The History of India: Empires, Invasions, and the Making of a Nation
Fexingo History · South Asia
The History of India: Empires, Invasions, and the Making of a Nation
From the Indus Valley Civilization to the dawn of the 21st century, Lucas and Luna explore the vast tapestry of the Indian subcontinent. This series delves into the rise and fall of the Mauryan Empire under Chandragupta and Ashoka, the Gupta Golden Age, the Delhi Sultanate, and the Mughal Empire from Babur to Aurangzeb. We examine the Vijayanagara Empire, the Maratha Confederacy under Shivaji, and the Sikh Empire of Ranjit Singh. Colonial encounters with the British East India Company, the Sepoy Mutiny of 1857, and the Raj’s transformation of Indian society are dissected. The intellectual ferment of the 19th century—Ram Mohan Roy, the Brahmo Samaj, and the rise of nationalism—leads into Gandhi’s nonviolent resistance, the Quit India Movement, and the painful partition of 1947. We trace the making of modern India, Pakistan, and Bangladesh, exploring debates over secularism, caste (Ambedkar vs.

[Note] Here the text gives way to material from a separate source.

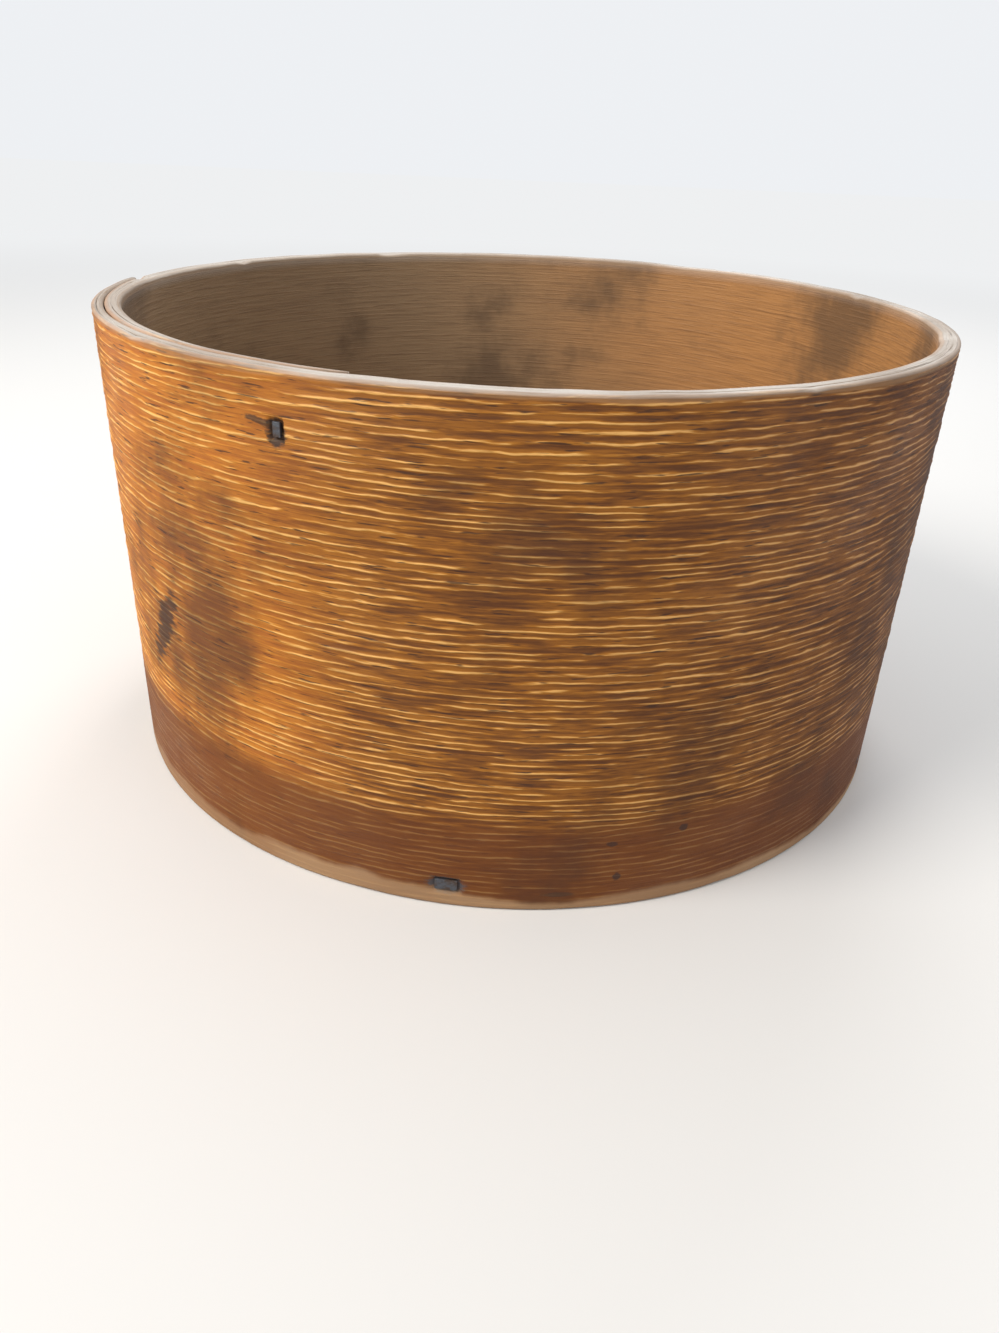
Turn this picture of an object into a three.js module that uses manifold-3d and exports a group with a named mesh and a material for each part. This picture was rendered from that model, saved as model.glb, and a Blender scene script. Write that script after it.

Gandhi), language, and economic development. Why does the Arthashastra, an ancient treatise on statecraft, still resonate? How did the Bhakti movement challenge orthodoxy? What shaped the syncretic culture of the Deccan? Each episode uncovers layers of a civilization that has always been a crossroads of trade, faith, and power. This is not a linear narrative but a conversation about how a land of immense diversity forged—and continues to forge—a shared identity.